O tema da participação das crianças tem sido extensamente discutido no campo da infância, quase como um tsunami provocado pela Convenção Internacional sobre os Direitos da Criança de 1989 que, no seu artigo 12, determina que as crianças participem das questões que as afetam. O fato de ter de se assegurar a participação da criança, por via do dispositivo legal, já mostra a posição de marginalidade e de exclusão a que as crianças estão submetidas nas sociedades modernas em que a reprodução e a produção da vida em sociedade não são inflexionadas pelas perspectivas e interesses deste grupo social. Os estudiosos da infância sabem, portanto, que a discussão científica sobre a participação é enorme, ainda que, infelizmente, seus efeitos sejam bastante tímidos nas práticas sociais. O processo de vencer preconceitos e transformar as relações geracionais de poder adultocêntricas, que são hegemônicas no trato com as crianças, ainda deve percorrer um longo caminho de luta, tanto por parte das próprias crianças como de seus parceiros-na-luta que são alguns adultos militantes no campo da infância.
No entanto, como estudiosos da participação das crianças, também sabemos como a temática da participação da criança apresenta enormes desafios teóricos, conceituais e práticos, como apresentado na obra recentemente publicada pelos organizadores Thomas, Percy-Smith, o’Kane e Imoh (2023). Por exemplo, se se concebe que a representação de cada cidadão se faz por sua ‘voz’, ou seja, se a participação de qualquer sujeito é materializada por sua capacidade de expressar o que sente e pensa – a sua voz -, como compreender a posição singular da criança, ou do bebê, cujas ‘vozes’ são para os adultos enigmáticas, ininteligíveis, cifradas ou lacunares? Como assumir e atribuir voz às crianças quando sua expressão de si frequentemente se distancia do que tomamos por ‘voz’? Essa, e muitas outras questões, permanecem na agenda de debates sobre a participação das crianças em que o desenvolvimento das pesquisas científicas nesta área pode contribuir para encaminhamentos mais promissores para a vida das crianças, e de todos, nas sociedades.
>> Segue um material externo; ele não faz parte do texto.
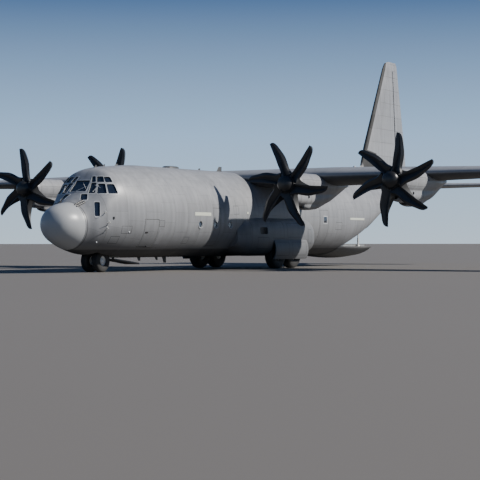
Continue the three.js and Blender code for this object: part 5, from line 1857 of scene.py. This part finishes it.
def makeNoseDoors():
    # the aft leaf hangs open under the belly, with a rib along each edge and two between them
    low, high, thick, half, start, end, ribHalf, hingeHalf = (
        noseDoor[key] for key in ("low", "high", "thick", "half", "start", "end", "ribHalf", "hingeHalf"))
    edge = [(start, high), (start, high - thick * 0.5), (end, low), (end, low + thick * 0.5)]
    rib = [(start + 20, high - 2), (start + 20, high + 15), (end - 60, low + 70),
           (end - 40, low + thick * 0.4)]
    ribs = [slab("rib", rib, x - ribHalf, x + ribHalf) for x in (-half + 14, -130, 130, half - 14)]
    hinges = [block(x - hingeHalf, x + hingeHalf, start + 40, start + 150, high - 20, high + 80)
              for x in noseDoor["hinges"]]
    whole = gather("nose_door_look", [slab("leaf", edge, -half, half), *ribs])
    dress(whole, airframe, plainHull, ["nose_gear_door"], "airframe_paint")
    fit("nose_door_hinges", hinges, darkMetal, "gear_paint")


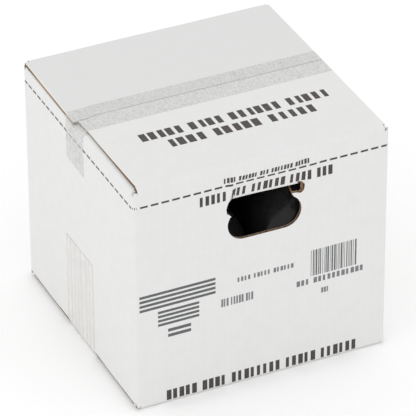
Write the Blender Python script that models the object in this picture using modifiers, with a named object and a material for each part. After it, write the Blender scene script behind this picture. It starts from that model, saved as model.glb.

A Seção Temática desta 38ª edição da DESIDADES, coordenada pelas Editoras Convidadas Andrea Szulc e Paülah Shabel, ambas da Universidade de Buenos Aires, vai na direção de aprofundar o debate sobre os desafios, as controvérsias, como também os avanços, que a temática da participação da criança na sociedade atual apresenta para o campo científico de estudos da infância. Szulc e Shabel introduzem essa seção com um artigo que sinaliza as tensões e contradições, os avanços e luzes deste debate, seguido por outras oito contribuições que discutem, a partir de questionamentos diversos, os desafios para pensar a participação infantil.
Na Seção Livre da 38ª edição, temos o artigo das pesquisadoras chilenas Peña-Rincón e Patricia Guerrero, La otredad en la clase de matemáticas: experiencias didácticas matemáticas interculturales (EDMI) para aulas inclusivas, que mostra abordagens didáticas alternativas no ensino da Matemática e seus efeitos nas próprias relações com os outros na sala de aula.
Em nosso Espaço Aberto, a temática da participação também é analisada pela pesquisadora Citlali Quecha Reyna, da Universidade Nacional Autônoma de México, em uma entrevista realizada por Hebe Montenego, Universidade de Buenos Aires, sobre “Investigar con niñeces afromexicanas. La potencialidad del trabajo con ninxs para conocer las realidades sociales”. Aqui a questão da etnia e raça, no seu cruzamento com a questão da participação, é especificamente focalizada e traz questões adicionais à discussão da participação, ainda mais vista a partir de uma perspectiva latino-americana.
Na nossa Seção de Levantamento Bibliográfico, apresentamos a resenha de Hugo César Moreno intitulada “Cinco capas de complejidad para desentrañar los estudios sobre las juventudes” sobre a obra “Young people in complex an unequal societies. Doing youth studies in Spain and Latin America”, dos pesquisadores Maritza Urteaga, Dolores Rocca e Jorge Benedicto.
E com muita satisfação incluímos também este brinde aos nossos leitores e leitoras, que é o levantamento dos livros publicados no período de janeiro a abril de 2024 obtidas nos sites das editoras comerciais e universitárias de toda a América Latina.
Foram, ao todo, 24 obras encontradas nas áreas das ciências humanas e sociais sobre infância, adolescência e juventude.
Esperamos que tenham todos e todas uma ótima leitura desta edição!
Lucia Rabello de Castro
Editora Chefe
Referência Bibliográfica
THOMAS, N.P., PERCY-SMITH, B., O’KANE, C. e IMOH, A. T-D. (eds.) The Handbook of Children and Young People’s Participation. Routledge:Londres, 2a ed., 2023.